# Suche ein Buch für ST Programmierung



## alexhh100 (17 September 2009)

Hallo alle zusammen. Ich gelernter Elektroinstallateur. Seit 5 Jahren erfahrung in Bereich Step 7 Wincc flex. Suche ein Buch ( für doffe elektriker  ohne sonstige titel. ) womit ich die Sprache Structured Text (ST) Progammieren erlernen kann. Grundlegende Kenntnisse würden erstmal reichen. Wie gesagt am bessten für anfänger die noch nie mit ST zu tun hatten.
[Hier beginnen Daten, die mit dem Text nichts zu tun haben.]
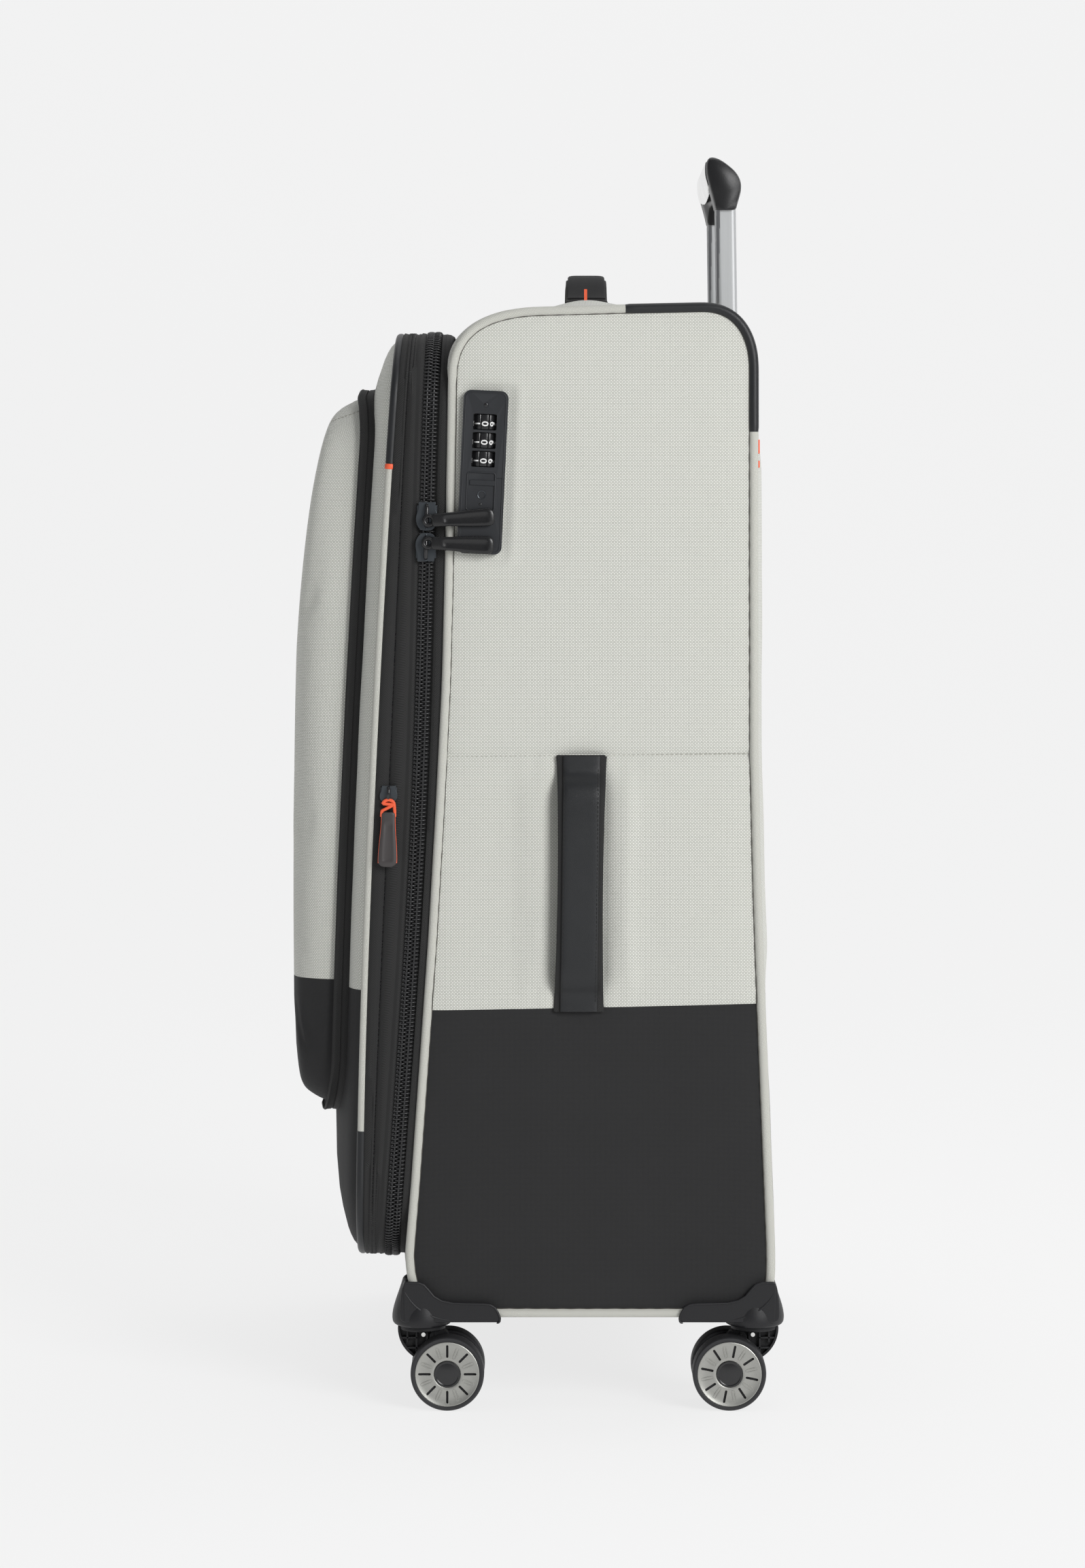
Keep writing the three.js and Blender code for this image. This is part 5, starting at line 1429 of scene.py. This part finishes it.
gripOutline = np.array([(-7.8, 0), (-8.6, 5), (-10, 11), (-11.6, 17), (-13, 22.4), (-13.9, 27), (-14.1, 31),
                        (-14.0, 35), (-13.2, 38.0), (-11.6, 39.7), (-9.4, 40.0), (-5, 38.7),
                        (-0.8, 36.2), (3, 33.2), (6.4, 30.2), (9, 27), (11, 23.2), (11.9, 19), (11.5, 14),
                        (10.2, 9.5), (8.8, 5), (7.8, 0)])
gripLoop = resampled(np.vstack([gripOutline, [(3.0, -0.2), (-3.0, -0.2)]]), 96, True)
for _ in range(3):
    gripLoop = (np.roll(gripLoop, 1, 0) + 2 * gripLoop + np.roll(gripLoop, -1, 0)) / 4
ys = np.r_[-90 + 5 * (1 - np.cos(np.linspace(0.25, math.pi / 2, 8))), np.linspace(-84, 84, 85),
           85 + 5 * np.sin(np.linspace(0, math.pi / 2 - 0.25, 8))]
rings = []
for y in ys:
    over = max(0, abs(y) - 84.5) / 5.6
    s = 0.82 + 0.18 * math.sqrt(max(0, 1 - over ** 2))
    lift = 12.5 * (1 - float(smoothStep(abs(y), 46, 62)))
    ring = []
    for a, b in gripLoop:
        a, b = a * s, 20 + (b - 20) * s if b > 4 else b * s + 0.5
        b += lift * max(0, 1 - b / 40.2) ** 1.3
        thin = 1 - 0.16 * (1 - float(smoothStep(abs(y), 46, 62))) * float(1 - smoothStep(b, 10, 26))
        ring.append(onTrolley(a * thin, y, trolley["base"] + b))
    rings.append(ring)
piece("gripBody", *loft(rings), gripPlastic, "pull_handle", "handle_grip", "grip_plastic", sharp=55)
front = [k for k, (a, b) in enumerate(gripLoop) if a < -9.2 and 12 < b < 37.5]
frontLine = sorted([tuple(gripLoop[k]) for k in front], key=lambda p: p[1])
frontLine = resampled(frontLine, 22)
patch = []
for y in np.linspace(-80, 80, 60):
    lowCut = 13.5 + 6.0 * (abs(y) / 80) ** 2
    patch.append([onTrolley(a - 0.25 - 0.2 * math.sin(math.pi * k / 21), y, trolley["base"] + max(b, lowCut))
                  for k, (a, b) in enumerate(frontLine)])
insert = piece("gripInsert", np.array(patch).reshape(-1, 3), gridFaces(60, 22), bright, "pull_handle",
               finish="aluminium")
modifier(insert, "SOLIDIFY", thickness=0.0008, offset=0)
buttonRings = [[onTrolley(-4 + a * k - 0.25 * (h - 106), b * k, h - 0.42 * (a * k)) for a,
                b in roundRect(4.2, 16, 3.6, 8)]
               for h, k in ((107, 1), (112.2, 1), (112.9, 0.96), (113.3, 0.86), (113.4, 0.6))]
piece("gripButton", *loft(buttonRings), pullRubber, "handle_button", "handle_button", "pull_rubber")
fromNode("handleTray", "handle_tray", plastic, "case", 0.7, "black_plastic")
for word in ("lock", "hinge"):
    outer = bpy.data.objects["handle_tube_outer_" + word]
    outer.data.materials.clear()
    outer.data.materials.append(anodised)
for place, *_ in places:
    axle = bpy.data.objects["axle_" + place]
    axle.data.materials.clear()
    axle.data.materials.append(gunmetal)
print("telescopic handle made")


# carry handles

topGrip = {"x": 35.0, "width": 31.0, "pad": 28.0, "half": 105.0, "foot": 790.6, "top": 813.7}


def strap(name, centre, widthAt, thickAt, stands, paint, sideways, outward):
    # a flat band along a path: sideways is its width direction, outward its face direction at each point
    t = np.arange(40) * 2 * math.pi / 40
    centre = np.asarray(centre, float)
    rings, cloth, run = [], [], 0.0
    for k, c in enumerate(centre):
        run += np.linalg.norm(c - centre[k - 1]) if k else 0.0
        w, th = widthAt(k / (len(centre) - 1)), thickAt(k / (len(centre) - 1))
        a = w / 2 * np.sign(np.cos(t)) * np.abs(np.cos(t)) ** 0.35
        b = th / 2 * np.sign(np.sin(t)) * np.abs(np.sin(t)) ** 0.6
        rings.append(c + a[:, None] * sideways + b[:, None] * outward[k])
        cloth += [(p, run) for p in a]
    return piece(name, *loft(rings), paint, "case", stands, "webbing", cloth=cloth, sharp=60)


def archPath(half, low, high, foot, run, count=70):  # (along, height) of an arched handle
    pts = [(-half, low), (-half + foot, low + 0.3)]
    pts += [tuple(p) for p in bezier((-half + foot, low + 0.3), (-half + foot + run * 0.55, low + 1.5),
                                     (-half + foot + run * 0.45, high - 0.5),
                                     (-half + foot + run * 1.25, high), 14)]
    pts += [(k * (half - foot - run * 1.25), high + 0.5 * (1 - k * k)) for k in np.linspace(-1, 1, 15)[1:-1]]
    pts += [(-a, b) for a, b in pts[:16][::-1]]
    return resampled(pts, count)


def bandOut(path3):  # unit normals of a path that lies in a plane through z or y
    along = np.gradient(path3, axis=0)
    return along / np.linalg.norm(along, axis=1)[:, None]


path = archPath(topGrip["half"], topGrip["foot"], topGrip["top"] - 4.2, 10, 40)
line = np.stack([np.full(len(path), topGrip["x"]), path[:, 0], path[:, 1]], -1)
along = bandOut(line)
out = np.cross(along, (-1, 0, 0))
out *= np.sign(out[:, 2:3] + 1e-9)
middleShare = lambda s: math.sin(math.pi * min(1, max(0, s)))
strap("topHandleBand", line - out * 0.6, lambda s: topGrip["width"] - 1.2 * middleShare(s), lambda s: 3.0,
      "top_handle", tapeCloth, np.array([1.0, 0, 0]), out)
strap("topHandlePad", (line + out * 1.4)[6:-6], lambda s: topGrip["pad"] - 1.0 * middleShare(s),
      lambda s: 1.2 + 4.2 * min(1, 6 * s, 6 * (1 - s)), (), charcoal, np.array([1.0, 0, 0]), out[6:-6])
tab = prism(roundRect(1.1, 4.4, 0.4, 3, (34.2, 795.4)), 105.2, 106.4, lambda a, b, w: (a, -w, b))
piece("topHandleTab", *tab, orange, "case", finish="webbing")

sideGrip = {"x": sideLook["handleX"], "width": 35.6, "strap": 26.2, "middle": 372.0, "half": 90.0,
            "proud": 16.0}
path = archPath(sideGrip["half"], 2.2, sideGrip["proud"] - 3.6, 8, 20, 90)
line = np.stack([sideGrip["x"] - 1.1 * (-path[:, 0] / 90), -(case["half"] + path[:, 1] - 1.0),
                 sideGrip["middle"] + path[:, 0]], -1)
along = bandOut(line)
out = np.cross(along, (1, 0, 0))
out *= -np.sign(out[:, 1:2] - 1e-9)
across = np.array([1.0, 0, 0])
strap("sideHandleBand", line, lambda s: sideGrip["width"] - 3.6 * middleShare(s) ** 0.8, lambda s: 2.6,
      "side_handle", tapeCloth, across, out)
strap("sideHandleStrap", line + out * 1.9, lambda s: sideGrip["strap"] - 0.5 * middleShare(s), lambda s: 2.6,
      (), hide, across, out)
for shift in (-1, 1):
    edge = line + out * 3.0 + np.array([shift * 11.9, 0, 0])
    dashes(edge[3:-3], 2.2, 0.9, 0.24, out[45], "sideHandleStitch" + ("Left" if shift < 0 else "Right"),
           darkThread, "case", 0.05)
for z, word, shift in ((sideGrip["middle"] + 88.5, "Top", 0.6), (sideGrip["middle"] - 88.5, "Low", -0.6)):
    cap = prism(roundRect(17.4, 2.2, 0.8, 3, (sideGrip["x"] + shift, z)), case["half"] - 1.5,
                case["half"] + 2.0, lambda a, b, w: (a, -w, b))
    rounded(piece("sideHandleEnd" + word, *cap, tapeCloth, "case", finish="webbing"), 0.5, 2)
print("handles made")


# inside: crossed packing straps on the lining

packing = {"width": 26.0, "thick": 1.4, "x": 120.0}
for side in (-1, 1):
    pts = np.stack([np.full(40, packing["x"]), side * np.linspace(-150, 150, 40), np.linspace(200, 640, 40)],
                   -1)
    pts[:, 0] += 22 * np.abs(np.linspace(-1, 1, 40)) ** 4 + (2.2 if side > 0 else 0)
    a = packing["width"] / 2 * np.array([0.0, 0.826, -0.563 * side])
    n = np.array([packing["thick"] / 2, 0, 0])
    rings = [[p - a - n, p + a - n, p + a + n, p - a + n] for p in pts]
    piece("packingStrap" + ("A" if side < 0 else "B"), *loft(rings), tapeCloth, "case", finish="webbing")
buckle = prism(roundRect(16, 19, 4, 5), 0, 5.5, lambda a, b, w: (114.6 - w, a, 420 + b))
made = piece("packingBuckle", *buckle, plastic, "case", finish="black_plastic")
rounded(made, 1.2, 3)


# floor, light and camera

paper = {"glow": 0.775, "half": 8.0, "bendFrom": 2.2, "bend": 1.6}


def wall():
    start, bend = paper["bendFrom"], paper["bend"]
    curve = [(start + bend * math.sin(k), bend * (1 - math.cos(k))) for k in np.linspace(0.05, math.pi / 2, 24)]
    profile = [(-6.0, 0.0), (start, 0.0)] + curve + [(start + bend, 6.0)]
    points = [(x, y, z + floorZ) for y, z in profile for x in (-paper["half"], paper["half"])]
    mesh = bpy.data.meshes.new("studioFloor")
    mesh.from_pydata(points, [], gridFaces(len(profile), 2))
    mesh.polygons.foreach_set("use_smooth", [True] * len(mesh.polygons))
    made, tree, shader = newPaint("paperWhite", Roughness=1.0, Specular_IOR_Level=0.0,
                                  Emission_Color=(1, 1, 1, 1), Emission_Strength=paper["glow"])
    faint = noiseOf(tree, 3.0, 2.0)
    feed(tree, shader, Base_Color=mixed(tree, faint * 0.4, (0.16, 0.16, 0.16, 1), (0.155, 0.155, 0.155, 1)))
    mesh.materials.append(made)
    sheet = bpy.data.objects.new("studioFloor", mesh)
    bpy.context.collection.objects.link(sheet)


wall()


lights = {  # name: place, aim, size, watts
    "keyLight": ((2.3, -3.3, 1.9), (0, 0, 0.45), (1.8, 2.0), 128),
    "fillLight": ((-3.2, -1.6, 1.6), (0, 0, 0.45), (2.0, 2.2), 2),
    "topLight": ((0.1, 0.3, 3.4), (0, 0, 0.4), (2.6, 2.6), 26),
    "rearLight": ((2.4, 1.6, 1.6), (0, 0.2, 0.5), (1.4, 1.8), 10)}
for name, (place, aim, size, watts) in lights.items():
    light = bpy.data.lights.new(name, "AREA")
    light.shape, light.size, light.size_y, light.energy = "RECTANGLE", size[0], size[1], watts
    made = bpy.data.objects.new(name, light)
    bpy.context.collection.objects.link(made)
    made.location = place
    made.rotation_euler = (Vector(aim) - Vector(place)).to_track_quat("-Z", "Y").to_euler()

world = bpy.data.worlds.new("studio")
world.use_nodes = True
world.node_tree.nodes["Background"].inputs[0].default_value = (0.95, 0.97, 1.0, 1)
world.node_tree.nodes["Background"].inputs[1].default_value = 0.2
bpy.context.scene.world = world
bpy.context.scene.view_settings.view_transform = "Standard"

view = {"place": (0.0024, -3.2325, 0.612), "lens": 97.5, "shift": -0.1532}
lens = bpy.data.cameras.new("camera")
lens.lens, lens.sensor_width, lens.shift_y, lens.clip_end = view["lens"], 36.0, view["shift"], 50.0
shot = bpy.data.objects.new("camera", lens)
bpy.context.collection.objects.link(shot)
shot.location = view["place"]
shot.rotation_euler = (math.pi / 2, 0, 0)
bpy.context.scene.camera = shot

print("scene ready")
Hat da jemand einen guten buchvorschlag?
Danke Alexhh100


----------



## INST (18 September 2009)

*Hallo,*


*Automatisieren mit SPS Theorie und Praxis*
*Verlag: Vieweg+Teubner; Auflage: 3., überarb. u. erg. A. (Dezember 2008) *
*Sprache: Deutsch *
*ISBN-10: 3528239107 *
*ISBN-13: 978-3528239107 *

*oder*

*Automatisieren mit STEP 7 in AWL und SCL / Hans Berger*

*Verlag: Wiley-Vch; Auflage: 6., überarbeitete und erweiterte Auflage. (1. Dezember 2008) 
Sprache: Deutsch 
ISBN-10: 3895783242 
ISBN-13: 978-3895783241 
*

*beschäftigen sich (in einigen Kapitel) mit diesem Thema.*

*Gruß*
*INST*


----------



## Cerberus (18 September 2009)

Vielleicht helfen dir auch die zwei Pdfs:

Kapitel 4: Strukturierter Text

und

Der Strukturierte Text ST, ein interessantes Werkzeug für den SPS-Automatisierer


----------